In contrast, an investment strategy outlines how an investor plans to achieve those objectives. It encompasses the detailed plan, including asset allocation (the mix of investments), the types of securities chosen (e.g., growth investing vs. income investing), and the tactics for managing the portfolio over time. For example, if an investment objective is "to save $500,000 for retirement in 20 years," the investment strategy might involve investing primarily in a diversified portfolio of low-cost index funds with a specific equity-to-bond ratio, rebalanced annually. The strategy is the "means" to reach the "end" of the objective.

FAQs

What are the most common types of investment objectives?

Common investment objectives include capital preservation, current income, capital appreciation (growth), and specific future needs like retirement planning or funding education.
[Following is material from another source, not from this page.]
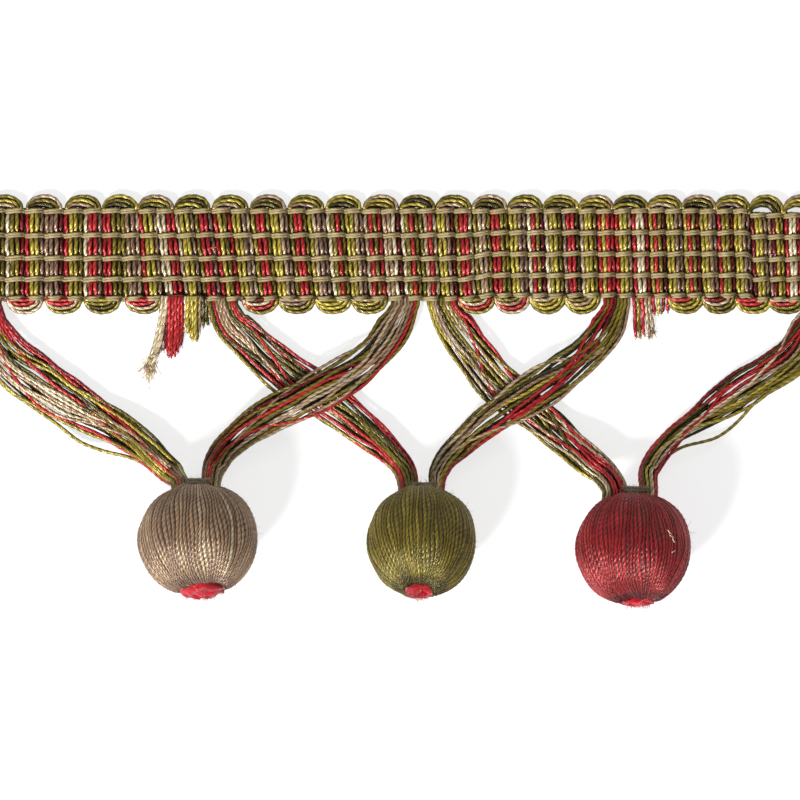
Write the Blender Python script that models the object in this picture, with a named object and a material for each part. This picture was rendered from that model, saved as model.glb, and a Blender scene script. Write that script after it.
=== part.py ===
"""Ball fringe trim: a woven heading, six crossing skeins of loose yarn and three wound balls.

It lies on its back, face up. +X runs along the heading, +Y from the balls to the heading, +Z up.
The origin is on the surface, under the middle of the bounding box. Sizes here are millimetres, and
each mesh is scaled to metres when it is made.
"""
import math
from collections import namedtuple

import bmesh
import bpy
import numpy as np
from mathutils import Matrix, Vector

METRES = 0.001
GAP = 0.3

# Heading: ribs of weft yarn across it, bound by five warps along it
HEADING_LENGTH = 162.8
RIB_COUNT = 48
RIB_TIGHTENING = 0.0066
EDGE_TOP = 36.9
TOP_LOOP = 1.7
EDGE_BOTTOM = 18.2
BOTTOM_LOOP = 2.2
WARPS = (35.4, 31.1, 26.9, 22.9, 19.1)
GROOVE_HEIGHT = 1.7
RIB_HEIGHT = 2.6
WARP_RISE = 0.45
LOOP_EDGE_HEIGHT = 1.3
SHOULDER = 0.28
# The ribs lean to the right on their way down: rib number, degrees
LEAN = ((0, 0), (7, 0), (11, 7), (14, 7), (22, 4), (35, 2), (44, 3), (48, 0))
LEAN_CENTRE = 27.2
# Each pair of ribs ends below in a loop L, a skein's root R or a cut tuft T
PAIRS = "RLLLLTRLLLLRRLLLLRTLLLLR"

# Skeins: strands side by side in layers
STRANDS_ACROSS = 7
LAYERS = 2
SKEIN_DEPTH = 2.0
DEPTH_TO_WIDTH = 0.42
STRAND_SHARE = 0.8
ROOT_STRIP = 1.2
ROOT_CLEARANCE = 0.2
ROOT_BEND = 4
STRAND_STATIONS = 10
# A section across a skein: its middle, width, clearance below, and how far its edges curl (degrees)
Section = namedtuple("Section", "x y width low bend")
# pair is the pair of ribs that the skein grows from; ball and side say which half of which neck it
# fills; loose is how far its outermost strand strays; the sections lie between root and neck
Skein = namedtuple("Skein", "pair ball side loose sections")
SKEINS = {
    "skein_a": Skein(0, "ball_1", -1, 2.2, (
        Section(-76.9, 14.1, 7.8, 0.0, 4),
        Section(-73.5, 8.4, 9.4, 0.0, 6),
        Section(-67.9, 3.8, 10.4, 0.0, 8),
        Section(-61.7, -0.4, 9.8, 0.0, 10),
        Section(-55.4, -3.75, 8.5, 0.2, 14),
        Section(-49.9, -7.1, 7.2, 1.2, 30),
        Section(-45.4, -11.1, 5.6, 2.8, 65),
        Section(-41.6, -13.4, 4.2, 4.2, 100),
    )),
    "skein_b": Skein(11, "ball_1", 1, 0.0, (
        Section(-0.75, 14.1, 7.5, 0.6, 8),
        Section(-5.2, 8.25, 7.8, 1.4, 12),
        Section(-11.6, 3.75, 8.4, 2.5, 14),
        Section(-18.75, -0.4, 9.0, 3.0, 16),
        Section(-25.7, -3.75, 8.4, 3.0, 20),
        Section(-30.2, -6.9, 7.2, 3.2, 40),
        Section(-33.3, -9.9, 5.6, 3.8, 75),
        Section(-35.2, -12.8, 4.2, 4.6, 105),
    )),
    "skein_c": Skein(6, "ball_2", -1, 0.0, (
        Section(-31.6, 14.4, 7.6, 0.0, 4),
        Section(-28.1, 11.2, 8.4, 0.0, 4),
        Section(-24.75, 7.9, 8.8, 0.0, 4),
        Section(-20.0, 4.1, 9.0, 0.0, 4),
        Section(-14.6, 0.4, 9.0, 0.0, 4),
        Section(-10.1, -2.8, 8.6, 0.0, 8),
        Section(-5.4, -6.75, 7.4, 0.4, 22),
        Section(-1.9, -9.9, 5.8, 1.3, 55),
        Section(0.6, -12.4, 4.4, 2.4, 95),
    )),
    "skein_d": Skein(17, "ball_2", 1, 0.0, (
        Section(38.8, 13.7, 7.5, 0.6, 8),
        Section(34.7, 8.6, 8.0, 1.6, 12),
        Section(30.0, 4.9, 8.6, 2.5, 14),
        Section(24.0, 0.9, 9.0, 3.0, 16),
        Section(19.5, -2.1, 8.5, 3.0, 20),
        Section(15.0, -5.25, 7.3, 3.0, 40),
        Section(11.2, -8.6, 5.8, 3.0, 75),
        Section(8.3, -11.8, 4.3, 3.2, 105),
    )),
    "skein_e": Skein(12, "ball_3", -1, 0.0, (
        Section(9.4, 14.8, 7.4, 0.0, 4),
        Section(11.8, 11.4, 8.2, 0.0, 4),
        Section(14.8, 7.5, 8.6, 0.0, 4),
        Section(18.4, 3.0, 8.6, 0.0, 4),
        Section(23.3, -0.9, 8.6, 0.0, 4),
        Section(27.9, -4.5, 8.2, 0.3, 8),
        Section(32.8, -8.8, 7.4, 1.8, 24),
        Section(35.9, -11.6, 6.2, 3.2, 50),
        Section(38.8, -13.7, 4.6, 4.4, 95),
    )),
    "skein_f": Skein(23, "ball_3", 1, -2.0, (
        Section(76.7, 13.5, 8.0, 0.0, 4),
        Section(72.9, 7.9, 8.4, 0.0, 6),
        Section(68.4, 4.7, 8.0, 0.0, 8),
        Section(63.75, 1.7, 7.8, 0.0, 10),
        Section(58.5, -1.9, 7.0, 0.2, 14),
        Section(54.6, -4.5, 6.0, 0.9, 30),
        Section(50.8, -7.5, 5.0, 2.2, 65),
        Section(48.0, -11.0, 4.2, 3.8, 100),
    )),
}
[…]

An investor may have multiple objectives, which can influence their overall asset allocation and investment strategy.

How often should investment objectives be reviewed?

Investment objectives should be reviewed regularly, at least annually, or whenever significant life events occur. Events such as marriage, divorce, a new child, job changes, or an inheritance can drastically alter an investor's financial goals, risk tolerance, and time horizon, necessitating an adjustment to their investment approach.

Can investment objectives change over time?

Yes, investment objectives often evolve. For younger investors, the primary objective might be aggressive growth investing for long-term wealth accumulation. As they approach retirement, the objective may shift towards income investing and capital preservation, prioritizing stability and consistent income over high growth. This natural progression requires adaptable planning.

Why is it important to set clear investment objectives?

Setting clear investment objectives provides direction and purpose for your investments. It helps in making informed decisions about asset allocation, managing risk tolerance, and avoiding emotional mistakes during periods of market volatility. Without them, investment decisions can become arbitrary and unfocused, potentially leading to suboptimal portfolio performance.